>>>
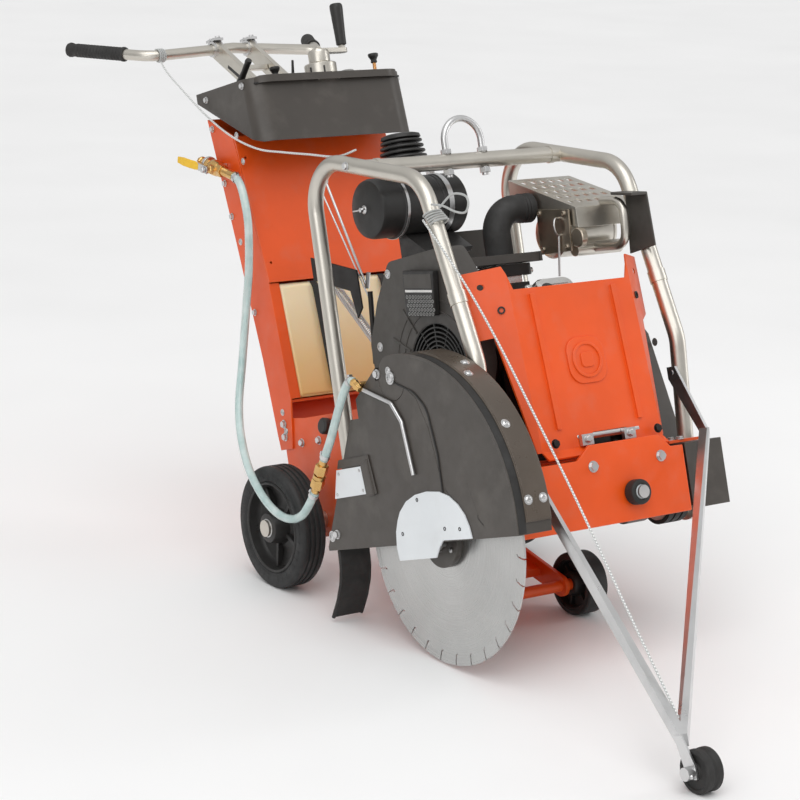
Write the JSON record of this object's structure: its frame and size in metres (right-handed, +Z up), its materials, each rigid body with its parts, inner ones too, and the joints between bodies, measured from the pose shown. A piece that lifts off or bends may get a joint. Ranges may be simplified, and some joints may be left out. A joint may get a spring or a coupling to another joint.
{
  "type": "walk-behind concrete saw",
  "caption": "Walk-behind floor saw with a guarded diamond blade, V-twin engine, hoop frame, depth crank, water feed and fold-down pointer.",
  "frame": {"origin": "middle of the footprint box on the floor that the saw stands on", "axes": "+Z up, +Y to the operator behind the saw, +X to the left-hand side of the saw; the blade is on the -X side and the pointer reaches towards -Y"},
  "size_m": [0.7256, 2.3131, 1.2046],
  "materials": {
    "orange": "gloss powder coat",
    "dark_paint": "satin powder coat",
    "black_metal": "satin black",
    "silver_metal": "satin",
    "bright_alloy": "satin cast",
    "zinc": "bright zinc",
    "blade_steel": "ground",
    "black_plastic": "moulded",
    "black_rubber": "matte",
    "tyre": "matte",
    "cream_plastic": "translucent moulded",
    "white_metal": "gloss",
    "brass": "satin",
    "yellow_plastic": "dipped",
    "clear_hose": "translucent",
    "rope_white": "braided"
  },
  "bodies": {
    "chassis": {"chassis_frame": "orange", "front_beam": "orange", "rear_axle": "silver_metal", "belt_guard": "dark_paint", "drive_belts": "black_rubber", "column": "orange", "column_cover": "orange", "fuel_tank": "cream_plastic", "console": "dark_paint", "console_panel": "dark_paint", "hoop_right": "silver_metal", "hoop_left": "silver_metal", "cross_tube": "silver_metal", "lifting_eye": "zinc", "front_cover": "orange", "engine_block": "black_metal", "rocker_covers": "bright_alloy", "fan_housing": "black_plastic", "air_filter": "black_metal", "intake_elbow": "black_rubber", "precleaner": "black_plastic", "muffler": "silver_metal", "muffler_guard": "silver_metal", "shaft_bearings": "dark_paint", "guard_rear": "dark_paint", "flange_cover": "white_metal", "guard_plate": "white_metal", "water_pipe": "zinc", "mud_flap": "black_rubber", "guard_tee": "brass", "water_valve": "brass", "fasteners": "zinc", "hose_long": "clear_hose", "hose_coupling": "brass", "hose_short": "clear_hose", "rope_rear": "rope_white", "rope_front": "rope_white"},
    "blade": {"blade_shaft": "silver_metal", "blade": "blade_steel", "blade_flanges": "dark_paint"},
    "engine_output": {"engine_pulley": "silver_metal"},
    "guard_front": {"guard_front": "dark_paint"},
    "lift_arm": {"lift_arm": "orange"},
    "front_wheel_left": {"front_wheel_left": "black_plastic"},
    "front_wheel_right": {"front_wheel_right": "black_plastic"},
    "rear_wheel_left": {"rear_wheel_left": "black_plastic", "rear_tyre_left": "tyre"},
    "rear_wheel_right": {"rear_wheel_right": "black_plastic", "rear_tyre_right": "tyre"},
    "bumper_roller": {"bumper_roller": "black_rubber"},
    "handlebar": {"handlebar": "silver_metal", "handle_grips": "black_rubber"},
    "clamp_lever": {"clamp_lever": "black_plastic"},
    "lift_crank": {"lift_crank": "silver_metal"},
    "crank_grip": {"crank_grip": "black_plastic"},
    "throttle_knob": {"throttle_knob": "black_plastic"},
    "choke_knob": {"choke_knob": "black_plastic"},
    "valve_lever": {"valve_lever": "yellow_plastic"},
    "pointer": {"pointer_frame": "zinc"},
    "pointer_wheel": {"pointer_wheel": "black_plastic"}
  },
  "joints": [
    {"name": "blade_spin", "type": "hinge", "parent": "chassis", "child": "blade", "pos_m": [-0.2825, -0.35531, 0.25654], "axis": [1, 0, 0], "continuous": true},
    {"name": "engine_spin", "type": "hinge", "parent": "chassis", "child": "engine_output", "pos_m": [0.2175, -0.18437, 0.54203], "axis": [1, 0, 0], "continuous": true},
    {"name": "guard_lift", "type": "hinge", "parent": "chassis", "child": "guard_front", "pos_m": [-0.2905, -0.2232, 0.55182], "axis": [-1, 0, 0], "range_deg": [0, 95]},
    {"name": "saw_lowering", "type": "hinge", "parent": "chassis", "child": "lift_arm", "pos_m": [0.0175, 0.03813, 0.12057], "axis": [-1, 0, 0], "range_deg": [0, 29]},
    {"name": "front_left_spin", "type": "hinge", "parent": "lift_arm", "child": "front_wheel_left", "pos_m": [0.1475, -0.24, 0.066], "axis": [1, 0, 0], "continuous": true},
    {"name": "front_right_spin", "type": "hinge", "parent": "lift_arm", "child": "front_wheel_right", "pos_m": [-0.1125, -0.24, 0.066], "axis": [1, 0, 0], "continuous": true},
    {"name": "rear_left_spin", "type": "hinge", "parent": "chassis", "child": "rear_wheel_left", "pos_m": [0.3165, 0.24, 0.131], "axis": [1, 0, 0], "continuous": true},
    {"name": "rear_right_spin", "type": "hinge", "parent": "chassis", "child": "rear_wheel_right", "pos_m": [-0.2815, 0.24, 0.131], "axis": [1, 0, 0], "continuous": true},
    {"name": "roller_spin", "type": "hinge", "parent": "chassis", "child": "bumper_roller", "pos_m": [0.0475, -0.52927, 0.34423], "axis": [0, 0.9563, -0.2924], "continuous": true},
    {"name": "handle_tilt", "type": "hinge", "parent": "chassis", "child": "handlebar", "pos_m": [0.0175, 0.78029, 1.0021], "axis": [1, 0, 0], "range_deg": [-12, 20], "deforming": ["rope_rear"]},
    {"name": "clamp_turn", "type": "hinge", "parent": "chassis", "child": "clamp_lever", "pos_m": [0.0175, 0.78029, 1.0021], "axis": [1, 0, 0], "range_deg": [-90, 0]},
    {"name": "crank_turn", "type": "hinge", "parent": "chassis", "child": "lift_crank", "pos_m": [0.0175, 0.57596, 1.05202], "axis": [0, 0.2924, 0.9563], "range_deg": [0, 2160]},
    {"name": "crank_grip_spin", "type": "hinge", "parent": "lift_crank", "child": "crank_grip", "pos_m": [0.0815, 0.6052, 1.14765], "axis": [0, 0.2924, 0.9563], "continuous": true},
    {"name": "throttle_pull", "type": "slide", "parent": "chassis", "child": "throttle_knob", "axis": [0, 0.2924, 0.9563], "range_m": [0, 0.018]},
    {"name": "choke_pull", "type": "slide", "parent": "chassis", "child": "choke_knob", "axis": [0, 0.2924, 0.9563], "range_m": [0, 0.025]},
    {"name": "valve_turn", "type": "hinge", "parent": "chassis", "child": "valve_lever", "pos_m": [-0.2385, 0.65005, 0.83947], "axis": [-1, 0, 0], "range_deg": [0, 90]},
    {"name": "pointer_fold", "type": "hinge", "parent": "chassis", "child": "pointer", "pos_m": [0.0175, -0.38624, 0.5316], "axis": [-1, 0, 0], "range_deg": [0, 100], "deforming": ["rope_front"]},
    {"name": "pointer_wheel_spin", "type": "hinge", "parent": "pointer", "child": "pointer_wheel", "pos_m": [-0.2855, -1.117, 0.039], "axis": [1, 0, 0], "continuous": true}
  ],
  "couplings": [
    {"joint": "engine_spin", "follows": "blade_spin", "ratio": 1.3333},
    {"joint": "crank_turn", "follows": "saw_lowering", "ratio": 74.466}
  ]
}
<<<
Return nothing except the number of lines that include the string "joints".

» Complete response
2